I have no doubt that there are fans as hard core connected to their teams as the average Cub fan is to the Cubbies, but they are the exception, not the rule. With the average Cub fan, such idiotic connection is the rule.

And I recognize that for the majority of the time that I've been a Cub fan (since I was a wee little boy in Chicago back in the early 80s) it has been idiotic to maintain such a connection.

After all, for a majority of that time, the ownership of the Cubs knew that regardless of if they put any efforts into winning, and then if those efforts resulted in any winning, we the fans weren't going anywhere. We would still believe that NEXT YEAR would be the year. And if that failed there would always be a new NEXT YEAR.

Even recognizing that didn't keep us from returning and somehow hoping against hope.

Lately, of course, there is a slight difference. The Tribune Company is selling the Cubs, and recognizing that they can get more money for a winning franchise, the purse strings have been loosened and the Cubs have made a concerted effort towards winning these last couple of seasons that is literally unheard of in the history of the franchise.

This has resulted in something unprecedented since the last time the Cubs were a dynasty (you know, 100 or so years ago), the Cubs made the playoffs in consecutive years.

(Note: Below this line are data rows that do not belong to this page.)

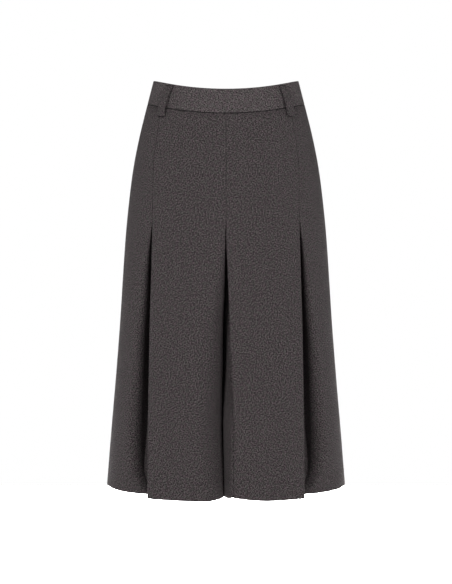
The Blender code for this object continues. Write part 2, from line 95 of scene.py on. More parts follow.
# %% The worn form and the pleats, as tables with named columns
FORM_COLUMNS = ("drop", "half_width", "front", "back", "squareness")
FORM_ROWS = (
    (0.0000, 0.1256, 0.0880, 0.0940, 2.00),
    (0.0420, 0.1367, 0.0940, 0.1010, 2.00),
    (0.1020, 0.1517, 0.1030, 0.1160, 2.00),
    (0.1540, 0.1619, 0.1090, 0.1260, 2.00),
    (0.2070, 0.1690, 0.1140, 0.1310, 2.00),
    (0.2590, 0.1745, 0.1190, 0.1340, 2.02),
    (0.3120, 0.1787, 0.1245, 0.1360, 2.05),
    (0.4170, 0.1859, 0.1340, 0.1400, 2.12),
    (0.5220, 0.1946, 0.1430, 0.1440, 2.20),
    (0.6120, 0.2028, 0.1500, 0.1470, 2.25),
    (0.7055, 0.2108, 0.1550, 0.1500, 2.30),
)
BACK_SQUARENESS = 2.0

CENTRE_COLUMNS = ("drop", "left_gap", "right_gap", "hollow", "rest")
CENTRE_ROWS = (
    (0.0000, 0.00015, 0.00015, 0.000, 0.80),
    (0.2410, 0.00015, 0.00015, 0.000, 0.80),
    (0.3290, 0.00080, 0.00300, 0.030, 0.90),
    (0.4110, 0.00400, 0.00600, 0.038, 0.90),
    (0.4940, 0.00540, 0.00940, 0.030, 0.60),
    (0.5760, 0.00720, 0.01270, 0.011, 0.10),
    (0.6570, 0.00450, 0.01300, 0.006, 0.00),
    (0.7055, 0.00300, 0.01260, 0.001, 0.00),
)
CENTRE_MEET = 0.008

ROLL_COLUMNS = ("drop", "depth", "width", "roundness")
CENTRE_ROLL_ROWS = {
    "left": (
        (0.0000, 0.000, 0.014, 2.00),
        (0.2410, 0.000, 0.014, 2.00),
        (0.3290, 0.016, 0.019, 1.80),
        (0.3700, 0.025, 0.026, 1.70),
        (0.4110, 0.034, 0.034, 1.60),
        (0.4940, 0.045, 0.042, 1.55),
        (0.5760, 0.050, 0.044, 1.50),
        (0.6570, 0.046, 0.038, 1.40),
        (0.7055, 0.036, 0.028, 1.25),
    ),
    "right": (
        (0.0000, 0.000, 0.050, 1.50),
        (0.2410, 0.000, 0.050, 1.50),
        (0.3290, 0.001, 0.050, 1.50),
        (0.4940, 0.003, 0.055, 1.50),
        (0.6570, 0.005, 0.060, 1.50),
        (0.7055, 0.006, 0.062, 1.50),
    ),
}

SIDE_COLUMNS = ("drop", "edge", "recess")
SIDE_ROWS = (
    (0.0400, 0.1080, 0.000),
    (0.1000, 0.1175, 0.000),
    (0.1500, 0.1232, 0.000),
    (0.2340, 0.1246, 0.000),
    (0.3300, 0.1268, 0.007),
    (0.4110, 0.1292, 0.013),
    (0.4940, 0.1306, 0.019),
    (0.5760, 0.1317, 0.025),
    (0.6570, 0.1326, 0.030),
    (0.7055, 0.1330, 0.032),
)

SIDE_ROLL_COLUMNS = ("drop", "slot", "radius", "wall")
SIDE_ROLL_ROWS = {
    "left": (
        (0.0400, -0.0008, 0.0012, 0.0010),
        (0.2340, -0.0008, 0.0012, 0.0010),
        (0.2600, 0.0008, 0.0024, 0.0040),
        (0.2800, 0.0018, 0.0040, 0.0070),
        (0.3220, 0.0032, 0.0070, 0.0120),
        (0.3720, 0.0036, 0.0080, 0.0180),
        (0.4230, 0.0056, 0.0095, 0.0210),
        (0.4730, 0.0072, 0.0108, 0.0230),
        (0.5230, 0.0080, 0.0120, 0.0230),
        (0.5740, 0.0088, 0.0140, 0.0210),
        (0.6240, 0.0094, 0.0150, 0.0150),
        (0.6610, 0.0085, 0.0130, 0.0080),
        (0.6900, 0.0000, 0.0090, 0.0020),
        (0.7055, -0.0080, 0.0060, 0.0010),
    ),
    "right": (
        (0.0400, -0.0008, 0.0012, 0.0010),
        (0.2340, -0.0008, 0.0012, 0.0010),
        (0.2600, 0.0008, 0.0024, 0.0040),
        (0.2800, 0.0018, 0.0040, 0.0070),
        (0.3220, 0.0030, 0.0070, 0.0120),
        (0.3720, 0.0038, 0.0080, 0.0180),
        (0.4230, 0.0058, 0.0098, 0.0210),
        (0.4730, 0.0074, 0.0115, 0.0230),
        (0.5230, 0.0082, 0.0130, 0.0230),
        (0.5740, 0.0090, 0.0150, 0.0210),
        (0.6240, 0.0096, 0.0165, 0.0150),
        (0.6610, 0.0088, 0.0145, 0.0080),
        (0.6900, 0.0000, 0.0100, 0.0020),
        (0.7055, -0.0080, 0.0060, 0.0010),
    ),
}
SLOT_TURN = 0.05
SLOT_LEAN = 1.25
SLOT_ROUNDS = 6
RECESS_POWER = 1.5
MEET_SHARE = 0.50
LAYER_GAP = 0.0004
UNDERLAY_GAP = 0.0009
UNDERLAY_LOWEST = 0.25
UNDERLAY_EDGE = 0.002
UNDERLAY_POWER = 2.2
HEM_LIFT = 0.0052
HEM_LIFT_WIDTH = 0.0620
HEM_LIFT_POWER = 1.5
FLUTE_DEPTH = 0.0050
FLUTES = 1.5


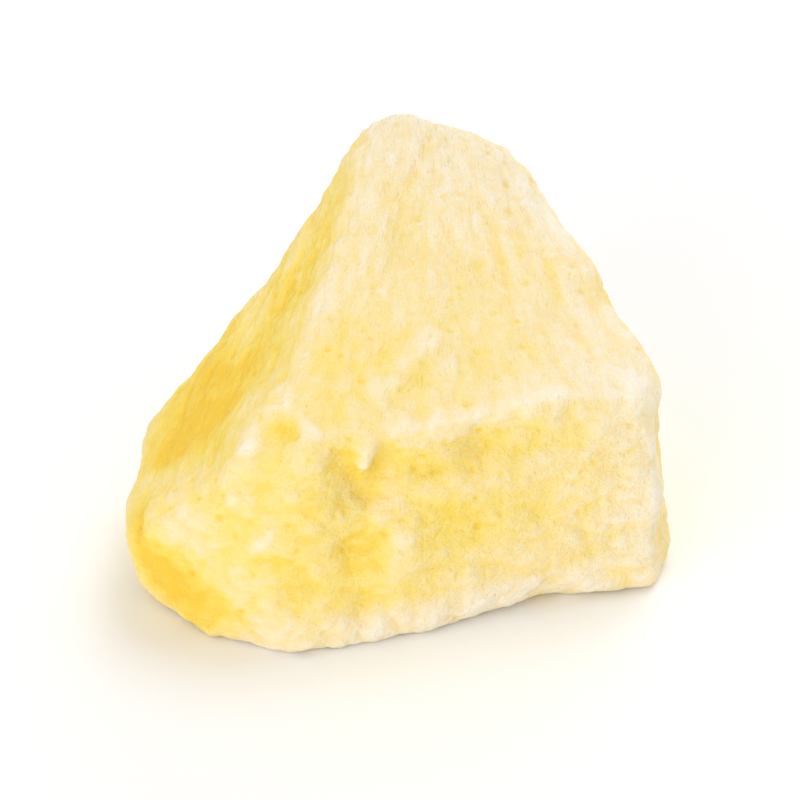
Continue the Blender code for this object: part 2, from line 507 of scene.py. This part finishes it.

The other thing that this concerted effort to win has brought me is an understanding of why it is that I remain, year after heartbreaking year, a Cubs fan. That is the realization that some year at some point, it is going to happen. The Cubs are going to win a World Series again. It will happen some day, the odds are simply to large for it not to. The Arizona Cardinals are in the NFC Championship game for goodness sake; anything is possible. So when the Cubs do win, it is going to feel sweeter and mean more because of the heartbreak and frustration that we have become so used to.

And for that reward, sometime in the (hopefully) not to distant future, I remain faithful and loyal to the franchise that means so much to me.

After all, couldn't THIS YEAR finally be NEXT YEAR?